Although I was only asked to review four images in this excellent exhibition, I could not stop at that number without writing a short acknowledgement on this very moving and poignant photograph. This stellar image owes a great deal of its impact and meaning, from the fact that the two subjects have their backs to the viewer, so that we cannot see their facial expressions. It is left to our imagination, our memory and our emotion to see what we “want” to see. There is certainly a powerful bond between the young girl and the donkey, with a love and affection that is boundless. We all hope that the animal has not broken a leg or is suffering in some other way. For myself, I would like to think that the donkey is either very tired, or truly obstinate, and at that moment, it was not receptive to the kindly exhortations of the young lady. This is an upliftingly seen and captured image, full of affection, concern and empathy.
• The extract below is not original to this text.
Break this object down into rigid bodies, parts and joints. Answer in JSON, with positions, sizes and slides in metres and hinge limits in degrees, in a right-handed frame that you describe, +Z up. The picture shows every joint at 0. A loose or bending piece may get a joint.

It is a wonderfully precious moment in time, one that Henri Cartier Bresson would have been proud to have taken.

Peter Marr

We are very grateful to Peter for his thorough review and selection for Peter's Picks. Peter was born in England in 1935 and came to live in the United States in 1968. He worked for the Eastman Kodak Company for 34 years, retiring in 1998. During his employment and continuing into retirement, he has been an enthusiastic photographer. His photography has won him numerous awards throughout Kodak and in International Salons, including 5 George Eastman Medals, which is the top honor awarded to the most outstanding picture in the Annual Kodak International Salon. He has served as a judge in both local and international photographic competitions for the past 20 years, and is a Past president of the Kodak Camera Club and past chairman of many of the Kodak Camera Club organizations. In the past five years or so, he has devoted his photographic skills and interest into nature photography, notably bird photography. His bird photography has been the subject of several one-person exhibits, the most recent being at Ding Darling NWR, in Sanibel, Florida, The Roger Tory Peterson Institute in Jamestown, New York, and at the Webster Public Library in Webster, NY.